Like Kanthapura, Twilight in Delhi (1940) records a culture and a way of life that vanished with the coming of colonialism and modernity. While Raja Rao’s novel is centred on a Hindu village high up on the Ghats, Ali’s novel depicts Muslim life in Delhi during the years 1911-19. Ali deftly evokes the period: the pigeon flying, the street life (the beggars with their blessings), street-food (the milk-sellers, kebab-sellers, sherbet-sellers and other vendors), the cry of the azaan calling the faithful to prayer, the water-carrier with his water skin, life in the gallis and by lanes of the walled city and in the zenana. The novel depicts Muslim customs: marriage rituals and preparations, death ceremonies, Id celebrations, and Ramzan. It is almost a musical: neighbours, people passing by, beggars, all seem to recite snatches of ghazals. Twilight has parallels with other Muslim narratives like Attia Hosian’s Sunlight on a Broken Column and Rushdie’s Midnight’s Children. There are parallels as well with Anita Desai’s Clear Light of Day (which has old Delhi’s dying culture as one of its themes) and In Custody (which laments the decline of Urdu).
Ahmed Ali was one of the contributors to Aangarey, a collection of Urdu short stories which appeared in 1933; it outraged traditional Muslims and was banned. He was also one of founders of the All-India Progressive Writers’ Movement. Twilight however shows a suspicion of change, inevitable perhaps in a novel about the defeat of a culture and civilization:
Besides, a new Delhi would mean new people, new ways, and a new world altogether. That may be nothing strange for the newcomers: for the old residents it would mean an intrusion. As it is, strange people had started coming into the city, people from other provinces of India especially the Punjab. They brought with them new customs and new ways.
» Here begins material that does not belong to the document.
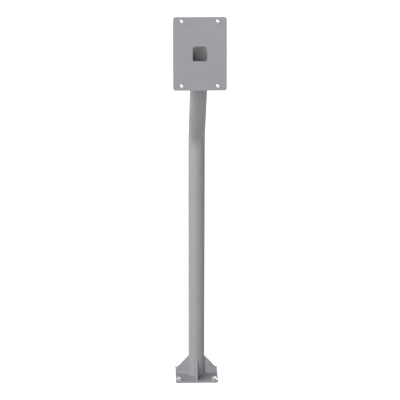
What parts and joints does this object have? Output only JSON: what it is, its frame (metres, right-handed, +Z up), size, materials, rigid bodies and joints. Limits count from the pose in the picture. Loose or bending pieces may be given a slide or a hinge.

The old culture, which had been preserved within the walls of the ancient town, was in danger of annihilation. Her language, on which Delhi prided herself, would become adulterated and impure, and would lose its beauty and uniqueness of idiom. She would become the city of the dead… But who can cry against the ravages of Time which has destroyed Nineveh and Babylon, Carthage as well as Rome?
Pakistan issued a stamp in honour of Ali. According to that infallible source, Wikipedia, he joined the Pakistan Foreign Service at Prime Minister Liaquat Ali Khan’s insistence and was instrumental in setting up the Pakistani embassies in China and Morocco. William Dalrymple gives us a different story in his book on Delhi, City of Djinns (1993). Dalrymple, who tracked down the writer in Karachi, found him living a rather reclusive existence and very bitter: ‘Over the hours I spent with him, he sputtered and spat like a well-warmed frying pan’. Ali told Dalrymple that he had not opted for Pakistan: ‘Pakistan is not a country. Never was. It’s a damn hotchpotch…It’s the country of feudal lords….’ Rather poignantly he said: ‘The civilization I belong to – the civilization of Delhi – came into being through the mingling of two different cultures, Hindu and Muslim. That civilization flourished for one thousand years undisturbed until certain people came along and denied that great mingling had taken place.’ He complained that he had been ‘been weeded out. They don’t publish my books. They have deleted my name. When copies of Twilight in Delhi arrived at the Karachi customs from India, they sent them back: said the book was about the “forbidden” city across the border. They implied the culture was foreign and subversive. Ha!’
Most teachers and students of Indian English writing would be stumped if asked to mention the names of a few Pakistani Anglophone poets. But Pakistani fiction writers like Mohammad Hanif (A Case of Exploding Mangoes, Our Lady of Alice Bhatti), Daniyal Mueenuddin (In Other Rooms, Other Wonders), and Mohsin Hamid (Moth Smoke, The Reluctant Fundamentalist, and How to Get Filthy Rich in Rising Asia) are fairly well known, as are the novelists who were present at this year’s JLF: Jamil Ahmad, (The Wandering Falcon), M A Farooqi, (Between Clay and Dust), and Nadeem Aslam (Season of the Rainbirds, and Maps for Lost Lovers). Almost all of these authors have been published by Indian publishing houses. An older Pakistani writer, Bapsi Sidwa, is familiar to Indian readers because Penguin India brought out her novels, Ice Candy Man and The Crow Eaters (among others). Twilight, too, is available in a highly affordable Rupa edition. Perhaps we should take a cue from our publishing industry and learn to be less exclusive.